GeoAware-VLA：隐式几何感知的视觉-语言-动作模型 (GeoAware-VLA: Implicit Geometry Aware Vision-Language-Action Model)

Vision-Language-Action (VLA) models often fail to generalize to novel camera viewpoints, a limitation stemming from their difficulty in inferring robust 3D geometry from 2D images. We introduce GeoAware-VLA, a simple yet effective approach that enhances viewpoint invariance by integrating strong geometric priors into the vision backbone. Instead of training a visual encoder or relying on explicit 3D data, we leverage a frozen, pretrained geometric vision model as a feature extractor. A trainable projection layer then adapts these geometrically-rich features for the policy decoder, relieving it of the burden of learning 3D consistency from scratch. Through extensive evaluations on LIBERO benchmark subsets, we show GeoAware-VLA achieves substantial improvements in zero-shot generalization to novel camera poses, boosting success rates by over 2x in simulation. Crucially, these benefits translate to the physical world; our model shows a significant performance gain on a real robot, especially when evaluated from unseen camera angles. Our approach proves effective across both continuous and discrete action spaces, highlighting that robust geometric grounding is a key component for creating more generalizable robotic agents.

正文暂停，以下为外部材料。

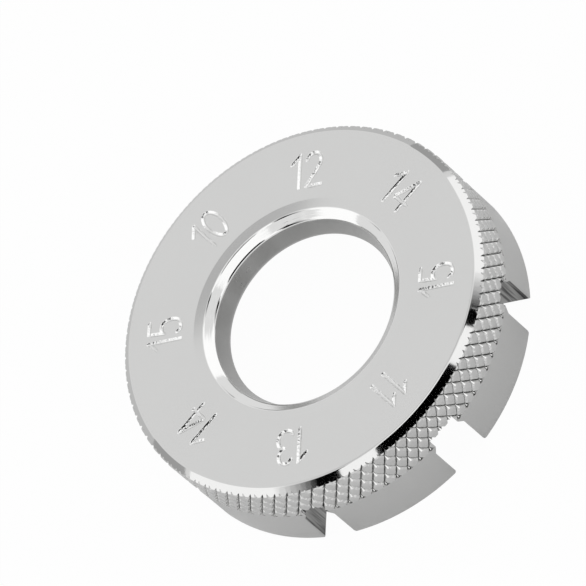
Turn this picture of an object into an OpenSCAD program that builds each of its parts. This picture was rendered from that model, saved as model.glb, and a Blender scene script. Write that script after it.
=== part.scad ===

翻译：视觉-语言-动作（VLA）模型通常难以泛化至新的相机视角，这一局限源于其从二维图像推断鲁棒三维几何的困难。我们提出GeoAware-VLA，一种简单而有效的方法，通过将强几何先验集成到视觉骨干网络中，增强视角不变性。该方法无需训练视觉编码器或依赖显式三维数据，而是利用一个冻结的预训练几何视觉模型作为特征提取器。随后，一个可训练的投影层将这些富含几何信息的特征适配至策略解码器，从而减轻其从头学习三维一致性的负担。通过在LIBERO基准测试子集上的广泛评估，我们证明GeoAware-VLA在零样本泛化至新相机位姿方面取得显著提升，在仿真环境中成功率提高超过2倍。关键的是，这些优势在物理世界中得以体现；我们的模型在真实机器人上表现出显著的性能增益，尤其是在从未见过的相机角度进行评估时。我们的方法在连续和离散动作空间均证明有效，突显了鲁棒的几何基础是构建更具泛化能力的机器人智能体的关键组成部分。